There’s nothing wrong per se with historians and history professionals giving their opinions on historical people, events, etc. I’ve been asked for my opinion as I’ve given tours and when we’ve had the public out to dig sites and I always offer it (within the context of the site’s master plan). Still, when i give an opinion i am also careful to explain how our opinions change throughout time. Whenever discussing a site, it’s always best to explain old interpretations as well as new ones. To relate one such case, a site I worked at had for years been telling visitors that it had something called a ‘traveling room’ in the upstairs of the house. This was a quaint interpretation but a bad one. When the site was taken over by a well-educated Yankee from Massachusetts she correctly changed the interpretation. When I gave tours I always told the old story and the new. It’s important that the public understand that history is a field that evolves as we learn more and also as our sensibilities change.

I have worked at more than one site that was staffed by nice Southern ladies from the DAR and we would cringe as they would tell people about slavery in Kentucky being a ‘kinder, gentler, form of slavery’. As someone with a bit more training i can tell you that slavery in Kentucky was no better than anywhere else and in some places worse. So a lot of what we do is about perspective. Ranking president’s that have been out of office for less than a month, or less than a decade, or even less than a few decades strikes me as a work of folly. We learn so much as time passes that any attempt at ‘ranking’ presidents is more arbitrary than realistic.

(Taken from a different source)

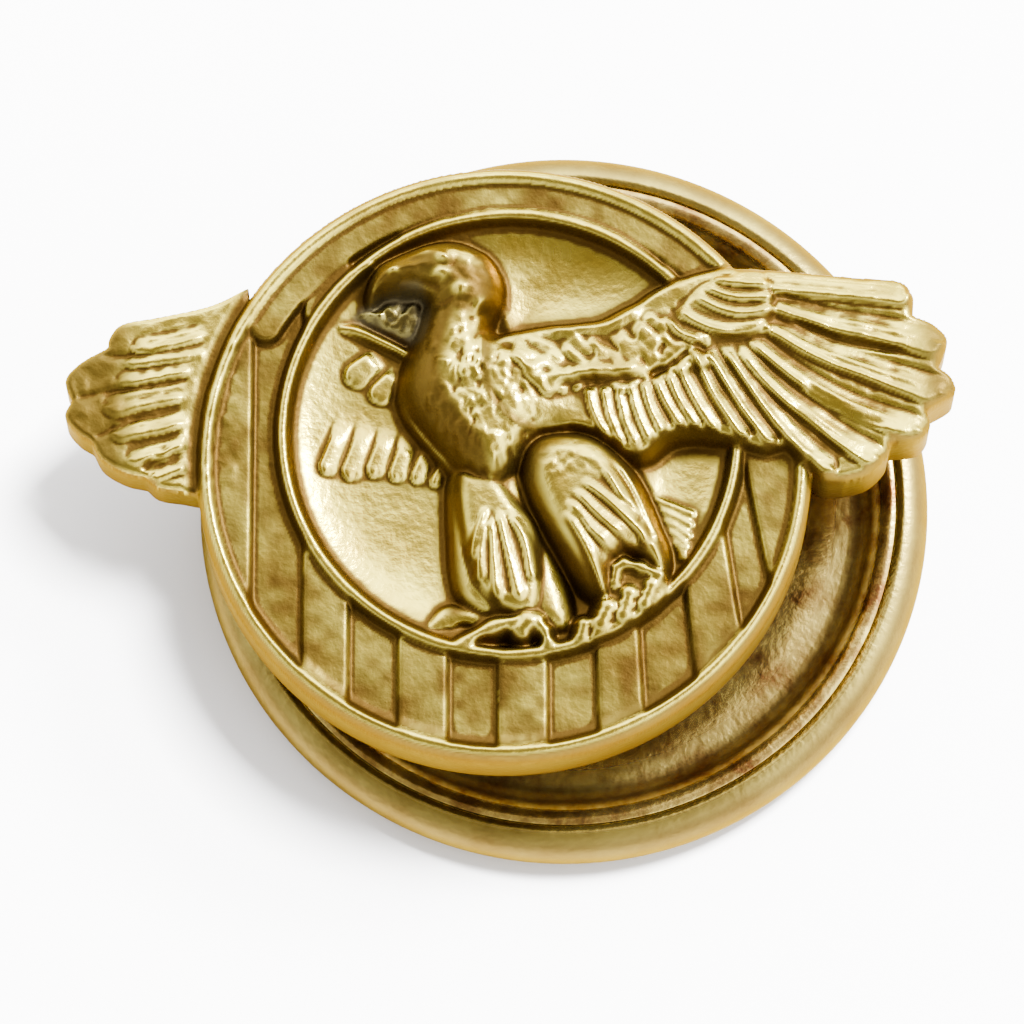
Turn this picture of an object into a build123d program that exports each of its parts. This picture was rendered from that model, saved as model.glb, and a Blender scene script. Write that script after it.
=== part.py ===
"""Screw-back cap badge: a struck brass emblem, a perched eagle in a striped ring, held by a dished screw nut.

Millimetres. The origin is the middle of the whole part on the flat back of the nut; +Z points to the emblem's
face and +Y to the eagle's head. Outlines on the emblem are given from the centre of its ring.
"""

import os
from math import cos, radians, sin

from build123d import *

os.makedirs("parts", exist_ok=True)

# Emblem
RING_RADIUS = 5.5
RING_X = -0.09  # the ring's centre
BACK_Z = 2.6  # the emblem's flat back
EDGE = 0.95  # thickness at the trimmed edge
LIP_INNER, LIP_OUTER, LIP_TOP = 5.2, 5.36, 1.25
BOWL_RADIUS, BOWL_X, BOWL_Y = 3.95, 0.1, 0.52  # the dished field behind the eagle
BOWL_LIP, BOWL_LIP_TOP = 0.17, 1.3
BOWL_EDGE, BOWL_FLOOR = 0.92, 0.68
SUNK, RAISED, BAND_TOP = 1.02, 1.12, 1.16  # stripe levels, and the plain band over them
STRIPE_PITCH, STRIPE_SHIFT, STRIPES = 0.845, 0.2, 13
BAND_END_Y = 2.35  # where the band ends on the left of the ring
WING_TOP = 1.42
ROOT_SHARE = 0.55  # a feather's width at its root, as a share of its width at the tip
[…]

I take one question from above: ‘Pursued Equal Justice for All’

If that isn’t a loaded statement, i don’t know what is. Did George Washington, a slave holder, score higher than George W. Bush? And where did Lincoln land despite his many remarks that ending slavery was not the main goal of the Civil War? It’s so hard to put the decisions made by Presidents on the same page and judge them with the same weight. Surveys like this will always be published, because the public gives them importance…but they shouldn’t. And i would urge readers to ignore them or at least take them with a large grain of salt.

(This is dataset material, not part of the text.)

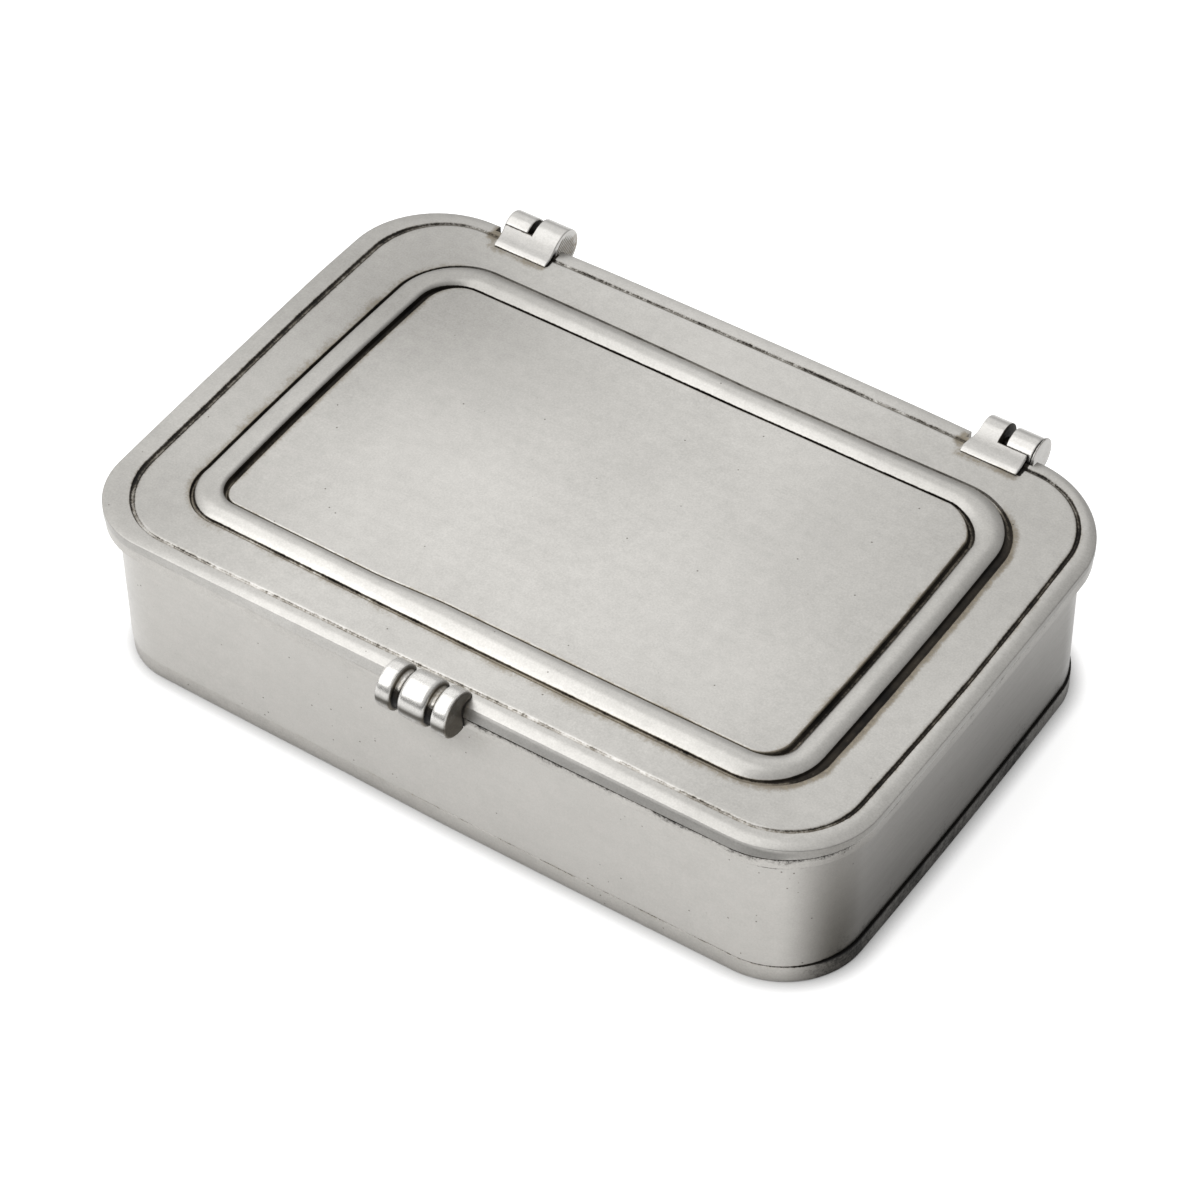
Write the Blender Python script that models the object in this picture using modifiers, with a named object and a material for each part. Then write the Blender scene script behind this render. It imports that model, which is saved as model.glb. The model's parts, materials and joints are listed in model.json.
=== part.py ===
"""Pewter table box with a hinged lid.

All lengths are in metres, +Z is up, the long side lies along X and the thumb
piece is on the -Y side.  The origin is the centre of the base's underside.
"""
import math

import bmesh
import bpy
from mathutils import Matrix

# Overall size of the lid and of the closed box without its hinges.
LENGTH = 0.140
WIDTH = 0.0942
HEIGHT = 0.0327
CORNER_RADIUS = 0.016
LONG_SIDE_BOW = 0.0005
SHORT_SIDE_BOW = 0.0006
LID_CROWN = 0.0004

# Space left between two pieces that touch on the real box.
SEAT_GAP = 0.0003

# Base, wall and mouth rim; the wall takes the height that is left.
BASE_THICKNESS = 0.0033
BASE_EDGE_ROUND = 0.0003
WALL_INSET = 0.0022
WALL_THICKNESS = 0.0020
BASE_SETBACK = 0.0001
RIM_HEIGHT = 0.0035
RIM_EDGE_INSET = 0.00014
RIM_EDGE_ROUND = 0.0004
FLARE_HEIGHT_SHARE = 0.50

# Lid plate and its mouldings, each measured inwards from the lid's edge
# or from the bead's outer foot; the margins lie between edge and bead.
LID_THICKNESS = 0.0019
LID_EDGE_SHARE = 0.47
GROOVE_INSET = 0.0031
GROOVE_WIDTH = 0.0006
GROOVE_DEPTH = 0.0003
BEAD_END_MARGIN = 0.0127
BEAD_SIDE_MARGIN = 0.0110
BEAD_CORNER = 0.0095
BEAD_BREADTH = 0.0047
BEAD_HEIGHT = 0.0010
CHANNEL_WIDTH = 0.0008
CHANNEL_DEPTH = 0.00045
PANEL_HEIGHT = 0.0004
PANEL_EDGE_ROUND = 0.0005
SMALLEST_CORNER = 0.0006

# Hinges: one near each end of the lid, alike but mirrored.
BARREL_RADIUS = 0.0034
HINGE_END_MARGIN = 0.0297
LID_KNUCKLE_LENGTH = 0.0051
KNUCKLE_SLOT = 0.0011
BODY_KNUCKLE_LENGTH = 0.0042
HINGE_REACH = 0.0020
HINGE_DROP = 0.0011
SADDLE_CLEARANCE = 0.0004
PIN_RADIUS = 0.0009
PIN_CLEARANCE = 0.0001
PIN_HEAD_THICKNESS = 0.0008
SMALL_HEAD_SHARE = 0.5
PIN_DEPTH_SHARE = 0.70
LEAF_REACH = 0.0055
LEAF_EDGE_THICKNESS = 0.00045
LEAF_STRAP_THICKNESS = 0.0007
LEAF_FOOT_BREADTH = 0.0009
LEAF_EXTRA_LENGTH = 0.0001
LEAF_MEET_ANGLE = math.radians(115.0)
LEAF_UNDER_ANGLE = math.radians(150.0)
LEAF_BEND_SHARE = 0.25
LEG_THICKNESS = 0.0015
LEG_FOOT_DROP = 0.0055
LEG_MEET_ANGLE = math.radians(-60.0)
LEG_BEND_SHARE = 0.69
LEG_STRAIGHT_SHARE = 1.6
LEG_HEEL_SHARE = 0.33

# Thumb piece: a turned bar of three rings and two necks.
THUMB_RING_RADIUS = 0.0040
THUMB_NECK_RADIUS = 0.0024
THUMB_MIDDLE_RING = 0.0049
THUMB_OUTER_RING = 0.00285
THUMB_NECK_WIDTH = 0.0013
THUMB_REACH = 0.0014
THUMB_DROP = 0.0006
RING_ACROSS_SHARES = (0.0, 0.10, 0.28, 0.5, 0.72, 0.90, 1.0)
RING_RADIUS_SHARES = (0.83, 0.93, 0.985, 1.0, 0.985, 0.93, 0.83)
NECK_ACROSS_SHARES = (0.24, 0.5, 0.76)
NECK_FALL_SHARES = (0.82, 1.0, 0.82)

# How finely the round forms are divided.
CORNER_STEPS = 9
LONG_SIDE_STEPS = 8
SHORT_SIDE_STEPS = 5
EDGE_STEPS = 3
BEAD_STEPS = 9
FLARE_STEPS = 5
CURVE_STEPS = 7
TURN_STEPS = 48
MERGE_DISTANCE = 0.000005

# Places that follow from the sizes above.
BASE_INSET = WALL_INSET + BASE_SETBACK
WALL_BOTTOM = BASE_THICKNESS + SEAT_GAP
LID_BOTTOM = HEIGHT - LID_THICKNESS
RIM_TOP = LID_BOTTOM - SEAT_GAP
RIM_BOTTOM = RIM_TOP - RIM_HEIGHT
WALL_TOP = RIM_BOTTOM - SEAT_GAP
MOUTH_INSET = WALL_INSET + WALL_THICKNESS
BEAD_HALF_LENGTH = LENGTH / 2 - BEAD_END_MARGIN
BEAD_HALF_WIDTH = WIDTH / 2 - BEAD_SIDE_MARGIN
HINGE_INNER_X = LENGTH / 2 - HINGE_END_MARGIN
AXIS_Y = WIDTH / 2 + HINGE_REACH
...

2 Responses to Presidential Rankings

  1. Very insightful comments.

    I’ve got to admit I’m clueless but really want to know — what was that room really for? (Also, is a “traveling room” like a guest room?)

    • Mike says:

      A ‘traveling room’ was indeed like a guest room. It was common in those days for people passing through to request a room for the night. Some homes, usually in the South, would have a room they called a ‘traveling room’ which were almost always located on the ground floor and would have no doors that lead to the interior of the house. Think of a bedroom in your home that had only one door and that lead directly outside. This way strangers could not access the interior of the house and run away with your good china. Research shows these room existed but they were few and far between. Usually there was either some kind of detached guest house or travelers would just sleep in a barn or something.

      The room in the home I worked at was probably just the master bedroom. People got duped because it had it’s own staircase that went directly to the kitchen. We think that was just a ‘perk’ to being the ‘masters’ of the house.